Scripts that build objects
=-=-=

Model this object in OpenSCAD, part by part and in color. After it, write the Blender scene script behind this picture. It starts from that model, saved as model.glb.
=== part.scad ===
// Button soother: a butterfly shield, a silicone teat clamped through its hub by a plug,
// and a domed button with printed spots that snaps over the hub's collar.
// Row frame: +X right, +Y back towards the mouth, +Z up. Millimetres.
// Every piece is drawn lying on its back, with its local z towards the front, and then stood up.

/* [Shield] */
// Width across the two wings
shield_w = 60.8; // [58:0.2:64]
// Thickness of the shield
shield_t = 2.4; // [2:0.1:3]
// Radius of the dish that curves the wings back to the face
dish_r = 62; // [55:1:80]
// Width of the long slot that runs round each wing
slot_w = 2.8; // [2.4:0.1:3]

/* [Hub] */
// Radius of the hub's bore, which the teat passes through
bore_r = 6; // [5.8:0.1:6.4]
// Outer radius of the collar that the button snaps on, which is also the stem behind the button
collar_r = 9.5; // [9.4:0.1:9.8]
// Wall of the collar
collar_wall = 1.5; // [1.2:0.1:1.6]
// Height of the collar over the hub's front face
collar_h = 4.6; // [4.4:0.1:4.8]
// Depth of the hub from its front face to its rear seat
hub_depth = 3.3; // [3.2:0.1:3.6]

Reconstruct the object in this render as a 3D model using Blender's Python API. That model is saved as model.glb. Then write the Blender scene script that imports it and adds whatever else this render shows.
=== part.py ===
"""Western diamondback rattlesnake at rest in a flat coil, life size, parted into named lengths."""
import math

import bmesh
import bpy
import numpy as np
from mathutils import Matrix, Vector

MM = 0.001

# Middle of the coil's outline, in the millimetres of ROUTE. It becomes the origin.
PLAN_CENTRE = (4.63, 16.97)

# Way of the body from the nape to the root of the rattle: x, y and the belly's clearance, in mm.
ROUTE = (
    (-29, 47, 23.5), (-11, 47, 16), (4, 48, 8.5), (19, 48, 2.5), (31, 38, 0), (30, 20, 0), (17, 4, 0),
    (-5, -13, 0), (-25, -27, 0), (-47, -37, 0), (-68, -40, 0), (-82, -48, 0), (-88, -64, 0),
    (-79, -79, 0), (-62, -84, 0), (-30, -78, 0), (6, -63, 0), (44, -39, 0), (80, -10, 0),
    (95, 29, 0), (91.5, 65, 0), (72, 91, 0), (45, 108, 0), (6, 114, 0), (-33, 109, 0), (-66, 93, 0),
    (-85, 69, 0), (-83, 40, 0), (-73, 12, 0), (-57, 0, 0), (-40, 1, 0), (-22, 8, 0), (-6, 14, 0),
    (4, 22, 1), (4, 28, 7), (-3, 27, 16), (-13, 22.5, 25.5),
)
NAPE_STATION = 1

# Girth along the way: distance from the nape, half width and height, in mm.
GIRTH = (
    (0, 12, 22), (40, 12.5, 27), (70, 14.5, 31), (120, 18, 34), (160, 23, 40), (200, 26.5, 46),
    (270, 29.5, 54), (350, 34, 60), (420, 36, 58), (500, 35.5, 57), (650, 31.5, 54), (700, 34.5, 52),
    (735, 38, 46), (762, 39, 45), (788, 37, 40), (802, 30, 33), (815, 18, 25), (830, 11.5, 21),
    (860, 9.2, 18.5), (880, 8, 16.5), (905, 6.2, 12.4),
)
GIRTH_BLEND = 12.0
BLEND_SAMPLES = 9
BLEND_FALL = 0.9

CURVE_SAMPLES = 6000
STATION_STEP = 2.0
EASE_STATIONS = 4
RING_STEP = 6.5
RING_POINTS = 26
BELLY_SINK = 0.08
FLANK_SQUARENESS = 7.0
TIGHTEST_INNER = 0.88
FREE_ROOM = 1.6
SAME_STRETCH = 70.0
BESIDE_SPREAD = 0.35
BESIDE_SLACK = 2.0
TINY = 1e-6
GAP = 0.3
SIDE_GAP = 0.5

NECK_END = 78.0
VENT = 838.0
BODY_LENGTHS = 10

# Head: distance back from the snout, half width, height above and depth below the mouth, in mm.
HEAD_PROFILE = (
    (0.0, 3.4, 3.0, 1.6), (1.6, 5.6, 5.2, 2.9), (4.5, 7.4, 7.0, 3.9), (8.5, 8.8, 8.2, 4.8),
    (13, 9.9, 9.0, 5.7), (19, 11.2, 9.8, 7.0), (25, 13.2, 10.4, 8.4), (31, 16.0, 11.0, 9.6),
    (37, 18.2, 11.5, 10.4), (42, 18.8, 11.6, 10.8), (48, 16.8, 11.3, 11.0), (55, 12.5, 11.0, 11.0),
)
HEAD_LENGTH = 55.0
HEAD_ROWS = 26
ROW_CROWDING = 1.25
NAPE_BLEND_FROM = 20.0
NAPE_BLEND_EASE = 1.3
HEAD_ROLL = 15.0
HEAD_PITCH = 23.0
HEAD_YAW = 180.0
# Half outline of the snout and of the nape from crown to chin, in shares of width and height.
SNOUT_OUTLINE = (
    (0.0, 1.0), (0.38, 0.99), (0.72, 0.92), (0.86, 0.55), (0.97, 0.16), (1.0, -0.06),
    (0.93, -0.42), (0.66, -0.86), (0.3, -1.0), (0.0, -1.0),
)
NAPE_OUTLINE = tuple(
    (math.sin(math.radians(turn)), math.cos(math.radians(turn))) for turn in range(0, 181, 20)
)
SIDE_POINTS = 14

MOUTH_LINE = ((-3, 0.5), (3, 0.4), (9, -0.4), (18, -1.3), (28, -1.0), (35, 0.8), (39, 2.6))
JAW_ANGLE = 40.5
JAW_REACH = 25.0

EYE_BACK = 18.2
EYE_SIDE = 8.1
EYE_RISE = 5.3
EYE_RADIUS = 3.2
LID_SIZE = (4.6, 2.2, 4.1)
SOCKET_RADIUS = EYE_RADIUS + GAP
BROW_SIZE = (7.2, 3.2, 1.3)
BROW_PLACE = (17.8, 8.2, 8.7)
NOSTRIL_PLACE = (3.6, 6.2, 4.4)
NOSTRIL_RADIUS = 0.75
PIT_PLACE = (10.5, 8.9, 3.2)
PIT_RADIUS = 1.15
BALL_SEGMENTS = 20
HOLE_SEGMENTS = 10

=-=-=

Type out the full listing again, exactly as given.

Task result
Model this object in OpenSCAD, part by part and in color. After it, write the Blender scene script behind this picture. It starts from that model, saved as model.glb.
=== part.scad ===
// Button soother: a butterfly shield, a silicone teat clamped through its hub by a plug,
// and a domed button with printed spots that snaps over the hub's collar.
// Row frame: +X right, +Y back towards the mouth, +Z up. Millimetres.
// Every piece is drawn lying on its back, with its local z towards the front, and then stood up.

/* [Shield] */
// Width across the two wings
shield_w = 60.8; // [58:0.2:64]
// Thickness of the shield
shield_t = 2.4; // [2:0.1:3]
// Radius of the dish that curves the wings back to the face
dish_r = 62; // [55:1:80]
// Width of the long slot that runs round each wing
slot_w = 2.8; // [2.4:0.1:3]

/* [Hub] */
// Radius of the hub's bore, which the teat passes through
bore_r = 6; // [5.8:0.1:6.4]
// Outer radius of the collar that the button snaps on, which is also the stem behind the button
collar_r = 9.5; // [9.4:0.1:9.8]
// Wall of the collar
collar_wall = 1.5; // [1.2:0.1:1.6]
// Height of the collar over the hub's front face
collar_h = 4.6; // [4.4:0.1:4.8]
// Depth of the hub from its front face to its rear seat
hub_depth = 3.3; // [3.2:0.1:3.6]

Reconstruct the object in this render as a 3D model using Blender's Python API. That model is saved as model.glb. Then write the Blender scene script that imports it and adds whatever else this render shows.
=== part.py ===
"""Western diamondback rattlesnake at rest in a flat coil, life size, parted into named lengths."""
import math

import bmesh
import bpy
import numpy as np
from mathutils import Matrix, Vector

MM = 0.001

# Middle of the coil's outline, in the millimetres of ROUTE. It becomes the origin.
PLAN_CENTRE = (4.63, 16.97)

# Way of the body from the nape to the root of the rattle: x, y and the belly's clearance, in mm.
ROUTE = (
    (-29, 47, 23.5), (-11, 47, 16), (4, 48, 8.5), (19, 48, 2.5), (31, 38, 0), (30, 20, 0), (17, 4, 0),
    (-5, -13, 0), (-25, -27, 0), (-47, -37, 0), (-68, -40, 0), (-82, -48, 0), (-88, -64, 0),
    (-79, -79, 0), (-62, -84, 0), (-30, -78, 0), (6, -63, 0), (44, -39, 0), (80, -10, 0),
    (95, 29, 0), (91.5, 65, 0), (72, 91, 0), (45, 108, 0), (6, 114, 0), (-33, 109, 0), (-66, 93, 0),
    (-85, 69, 0), (-83, 40, 0), (-73, 12, 0), (-57, 0, 0), (-40, 1, 0), (-22, 8, 0), (-6, 14, 0),
    (4, 22, 1), (4, 28, 7), (-3, 27, 16), (-13, 22.5, 25.5),
)
NAPE_STATION = 1

# Girth along the way: distance from the nape, half width and height, in mm.
GIRTH = (
    (0, 12, 22), (40, 12.5, 27), (70, 14.5, 31), (120, 18, 34), (160, 23, 40), (200, 26.5, 46),
    (270, 29.5, 54), (350, 34, 60), (420, 36, 58), (500, 35.5, 57), (650, 31.5, 54), (700, 34.5, 52),
    (735, 38, 46), (762, 39, 45), (788, 37, 40), (802, 30, 33), (815, 18, 25), (830, 11.5, 21),
    (860, 9.2, 18.5), (880, 8, 16.5), (905, 6.2, 12.4),
)
GIRTH_BLEND = 12.0
BLEND_SAMPLES = 9
BLEND_FALL = 0.9

CURVE_SAMPLES = 6000
STATION_STEP = 2.0
EASE_STATIONS = 4
RING_STEP = 6.5
RING_POINTS = 26
BELLY_SINK = 0.08
FLANK_SQUARENESS = 7.0
TIGHTEST_INNER = 0.88
FREE_ROOM = 1.6
SAME_STRETCH = 70.0
BESIDE_SPREAD = 0.35
BESIDE_SLACK = 2.0
TINY = 1e-6
GAP = 0.3
SIDE_GAP = 0.5

NECK_END = 78.0
VENT = 838.0
BODY_LENGTHS = 10

# Head: distance back from the snout, half width, height above and depth below the mouth, in mm.
HEAD_PROFILE = (
    (0.0, 3.4, 3.0, 1.6), (1.6, 5.6, 5.2, 2.9), (4.5, 7.4, 7.0, 3.9), (8.5, 8.8, 8.2, 4.8),
    (13, 9.9, 9.0, 5.7), (19, 11.2, 9.8, 7.0), (25, 13.2, 10.4, 8.4), (31, 16.0, 11.0, 9.6),
    (37, 18.2, 11.5, 10.4), (42, 18.8, 11.6, 10.8), (48, 16.8, 11.3, 11.0), (55, 12.5, 11.0, 11.0),
)
HEAD_LENGTH = 55.0
HEAD_ROWS = 26
ROW_CROWDING = 1.25
NAPE_BLEND_FROM = 20.0
NAPE_BLEND_EASE = 1.3
HEAD_ROLL = 15.0
HEAD_PITCH = 23.0
HEAD_YAW = 180.0
# Half outline of the snout and of the nape from crown to chin, in shares of width and height.
SNOUT_OUTLINE = (
    (0.0, 1.0), (0.38, 0.99), (0.72, 0.92), (0.86, 0.55), (0.97, 0.16), (1.0, -0.06),
    (0.93, -0.42), (0.66, -0.86), (0.3, -1.0), (0.0, -1.0),
)
NAPE_OUTLINE = tuple(
    (math.sin(math.radians(turn)), math.cos(math.radians(turn))) for turn in range(0, 181, 20)
)
SIDE_POINTS = 14

MOUTH_LINE = ((-3, 0.5), (3, 0.4), (9, -0.4), (18, -1.3), (28, -1.0), (35, 0.8), (39, 2.6))
JAW_ANGLE = 40.5
JAW_REACH = 25.0

EYE_BACK = 18.2
EYE_SIDE = 8.1
EYE_RISE = 5.3
EYE_RADIUS = 3.2
LID_SIZE = (4.6, 2.2, 4.1)
SOCKET_RADIUS = EYE_RADIUS + GAP
BROW_SIZE = (7.2, 3.2, 1.3)
BROW_PLACE = (17.8, 8.2, 8.7)
NOSTRIL_PLACE = (3.6, 6.2, 4.4)
NOSTRIL_RADIUS = 0.75
PIT_PLACE = (10.5, 8.9, 3.2)
PIT_RADIUS = 1.15
BALL_SEGMENTS = 20
HOLE_SEGMENTS = 10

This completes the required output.